# AIM:
Copy out the listing exactly.

# STORED DATA:
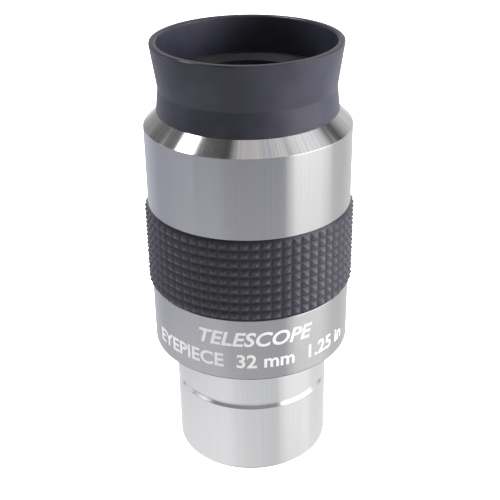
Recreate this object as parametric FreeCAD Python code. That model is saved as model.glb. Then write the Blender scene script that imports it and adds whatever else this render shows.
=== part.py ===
import FreeCAD, Part
import math
import os

os.makedirs("parts", exist_ok=True)

# Telescope eyepiece: two cemented doublets in a turned housing on a 1.25-inch barrel, with a rubber grip
# and a rubber eyecup whose skirt folds down. Millimetres, +Z along the optical axis towards the eye.
# The origin is on the axis, in the plane of the barrel's mouth.

# ---------------------------------------------------------------- driving dimensions

# Every turned piece sits in its bore with this radial gap.
fit_gap = 0.05
# Small edge breaks on turned edges.
edge_break = 0.2

# Nosepiece: the standard barrel that slides into a focuser.
barrel_diameter = 31.75
barrel_length = 25.7
barrel_wall = 1.475
mouth_chamfer = 0.5
undercut_height = 15.6
undercut_width = 1.25
undercut_depth = 0.5
seating_step = 0.675

# Female filter thread in the barrel's mouth, M28.5 x 0.6 on the standard barrel, as ring grooves.
thread_wall = 1.625
thread_pitch = 0.6
thread_turns = 8
thread_depth = 0.325

# Housing.
housing_diameter = 40.2
housing_height = 46.2
housing_chamfer = 0.3
bevel_height = 2.7
neck_wall = 0.75
neck_bead_rise = 0.3
neck_bead_width = 1.2
neck_bead_height = 2.2
cell_stop_below_bevel = 0.1

# Grip sleeve.
grip_height = 17.0
grip_above_shoulder = 13.4
grip_recess = 1.0
grip_valley_rise = 0.1
grip_tooth_rise = 0.65
grip_rows = 9
grip_border = 0.25

# Rubber eyecup.
eyecup_height = 13.3
collar_height = 4.65
collar_wall = 2.0
collar_taper = 0.5
collar_overhang = 0.2
collar_flange = 1.0
skirt_flare = 1.3
skirt_wall_at_crease = 1.01
skirt_wall_at_rim = 1.4
lip_height = 1.6
lip_round = 0.45
folded_gap = 0.3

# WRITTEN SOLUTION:
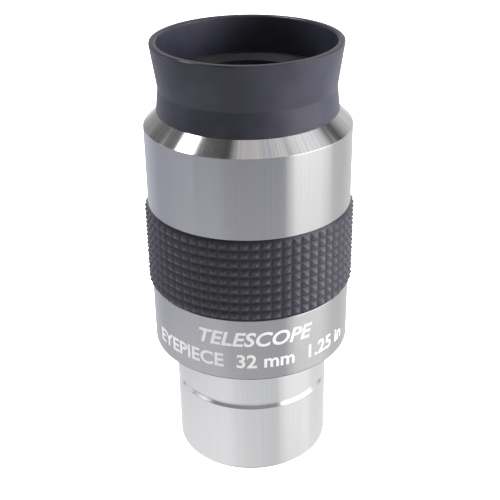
Recreate this object as parametric FreeCAD Python code. That model is saved as model.glb. Then write the Blender scene script that imports it and adds whatever else this render shows.
=== part.py ===
import FreeCAD, Part
import math
import os

os.makedirs("parts", exist_ok=True)

# Telescope eyepiece: two cemented doublets in a turned housing on a 1.25-inch barrel, with a rubber grip
# and a rubber eyecup whose skirt folds down. Millimetres, +Z along the optical axis towards the eye.
# The origin is on the axis, in the plane of the barrel's mouth.

# ---------------------------------------------------------------- driving dimensions

# Every turned piece sits in its bore with this radial gap.
fit_gap = 0.05
# Small edge breaks on turned edges.
edge_break = 0.2

# Nosepiece: the standard barrel that slides into a focuser.
barrel_diameter = 31.75
barrel_length = 25.7
barrel_wall = 1.475
mouth_chamfer = 0.5
undercut_height = 15.6
undercut_width = 1.25
undercut_depth = 0.5
seating_step = 0.675

# Female filter thread in the barrel's mouth, M28.5 x 0.6 on the standard barrel, as ring grooves.
thread_wall = 1.625
thread_pitch = 0.6
thread_turns = 8
thread_depth = 0.325

# Housing.
housing_diameter = 40.2
housing_height = 46.2
housing_chamfer = 0.3
bevel_height = 2.7
neck_wall = 0.75
neck_bead_rise = 0.3
neck_bead_width = 1.2
neck_bead_height = 2.2
cell_stop_below_bevel = 0.1

# Grip sleeve.
grip_height = 17.0
grip_above_shoulder = 13.4
grip_recess = 1.0
grip_valley_rise = 0.1
grip_tooth_rise = 0.65
grip_rows = 9
grip_border = 0.25

# Rubber eyecup.
eyecup_height = 13.3
collar_height = 4.65
collar_wall = 2.0
collar_taper = 0.5
collar_overhang = 0.2
collar_flange = 1.0
skirt_flare = 1.3
skirt_wall_at_crease = 1.01
skirt_wall_at_rim = 1.4
lip_height = 1.6
lip_round = 0.45
folded_gap = 0.3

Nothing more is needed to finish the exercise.